First, a piece in The Nation on Elaine Scarry, the “Walter M. Cabot Professor of Aesthetics and the General Theory of Value” at Harvard University. Scarry embraces the to my mind somewhat strange idea that cruelty is the worst thing we can do, focusing her attention on torture, which, to be fair, probably is one of the worst things we can do. This leads her to the relationship between suffering and creativity, but also to an over-idealistic view of how politics actually works, a naive “conservative” (actually classical-liberal) embrace of a “social contract” theory of government. Such is the take-away from this article, anyway:

In her scattered remarks on justice, Scarry interprets the politics of the social contract as a collective commitment not to injure. Though not fully wrong, this definition adheres to the most basic and limited purposes of collective political enterprise. In her polarized universe, in which ugly violence meets beautiful flowers, Scarry is Thomas Hobbes plus John Ruskin. The conjunction of pain and beauty leaves open all that humanity has learned, at least since Hobbes’s pessimistic reaction to the English Civil War, about the possibility of solidarity in and through political fellowship, and the need to experiment with institutions to achieve it.
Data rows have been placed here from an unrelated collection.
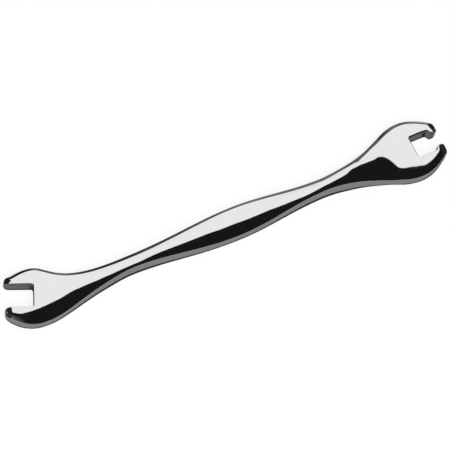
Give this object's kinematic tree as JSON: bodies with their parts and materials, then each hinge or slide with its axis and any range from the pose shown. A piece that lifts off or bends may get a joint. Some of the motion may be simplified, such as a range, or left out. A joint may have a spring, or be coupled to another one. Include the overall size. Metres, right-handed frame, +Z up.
{
  "type": "spoke wrench",
  "caption": "Slim forged spoke wrench with an open three-sided slot at one end and a four-sided pocket with a narrow mouth at the other.",
  "frame": {"origin": "middle of the tool's outline, at the height of the lowest points of its two necks, so the tool lies on z = 0", "axes": "+X along the handle from the slot end to the pocket end, +Y across it to the side that the slot turns to, +Z up through the thickness"},
  "size_m": [0.1258, 0.018, 0.0056],
  "materials": {
    "polished_chrome": "polished"
  },
  "bodies": {
    "root": {"forged_body": "polished_chrome"}
  },
  "joints": []
}
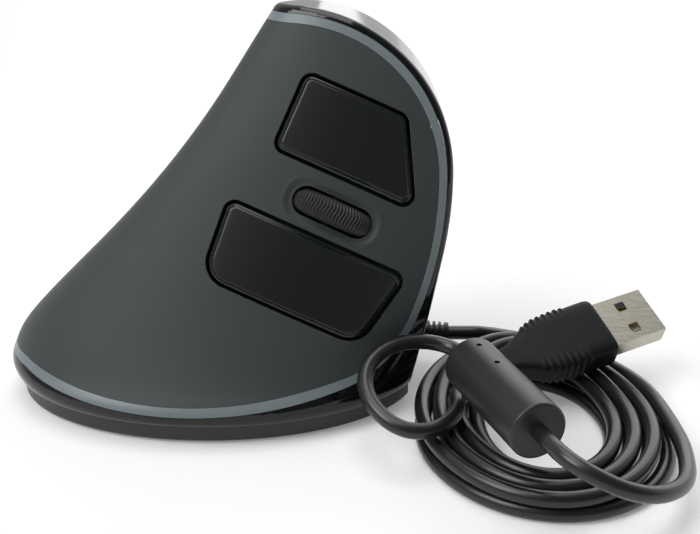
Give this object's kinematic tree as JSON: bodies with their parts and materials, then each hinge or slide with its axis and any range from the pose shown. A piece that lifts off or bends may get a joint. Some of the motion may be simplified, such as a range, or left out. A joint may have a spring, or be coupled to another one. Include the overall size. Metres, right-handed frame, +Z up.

In a fun coincidence, Scarry’s predecessor in the Walter M. Cabot chair was Stanley Cavell, whom I know much more about. I recently came across a “thinker’s thought” piece about him  in n+1 magazine. I’m more familiar with his work in epistemology and aesthetics, but what this suggests about his political views in no way surprises me. They resemble Scarry’s in many ways, but while Scarry focuses on the plight of those in extreme situations (“the body in pain”), Cavell looks at those who witness the marginalized from a position of relative advantage:

Cavell jokes that most contemporary moral philosophy seems to take it for granted that the relatively advantaged simply don’t have that many problems; similarly, most contemporary political philosophy hardly worries about whether the relatively advantaged might consent to the regime that, after all, gave them such advantages. Cavell, by insisting on the importance of perfectionism, refuses to take the consent of the relatively advantaged for granted. Their moral problem is not that they do not know what is right (as with the most advantaged), nor that they don’t have the resources to pursue it (as with the least advantaged), but that they do know what is right—and what is right has become only a matter of conformity. The relatively advantaged thus act by rote, giving to charity, say, without becoming charitable human beings; and they do not consent to the political structure, because they are too cynical to take part in the political conversation, even if they vote. They are the right-thinking upper middle class whose conformity Emerson and Thoreau set out to shame, not in order to make them yet more cynical, but that through that new shame they might become what Cavell calls “ashamed of their shame,” so disgusted with their conformity that they aspire to something new, their next self.

I have a lot of sympathy with these ways of thinking, but I find it hard to get past the focus on the isolated individual. I suppose I favor something more like what the soon-to-abdicate Benedict XVI talks about, as explained in yet a third “thinker’s thought” piece by the “radical orthodoxy” theologian John Milbank:

The ecclesial society of love exceeds the secular society of justice in part because it involves infinite concern for others beyond what is merely due to them – or rather, this is what is due to them, for perfect justice is charity. But it also exceeds just society in terms of a kind of extended eros: the true giver of charity, says Benedict, also receives love from the one he cares for. The personal bond that then emerges cannot be planned for, nor commanded: it rather arises by divine gift, by grace.

It is for this theological reason – and not for politically conservative ones – that Benedict has stridently opposed all secular “plans” for the improvement of the world. Of course, he has said, we should be trying to improve the world. However, this should never involve the sacrifice of present people to the future, not only because this would be wrong, but also because of the perfected harmonisation of people in truth and love – to which he devoted his last encyclical, Caritas in Veritate – cannot be planned, precisely because it is composed of a myriad of “erotic” as well as agapeic events. A truly radical politics would therefore involve longing for such a future, as well as the determination to work towards such a future through many particularities. But to suppose one already possesses the blueprint for such a future would be, as Benedict says, to suppress the most specifically personal dimension of human life.

I have the feeling I can get behind this “radical politics,” but I wonder–is it a “politics” at all?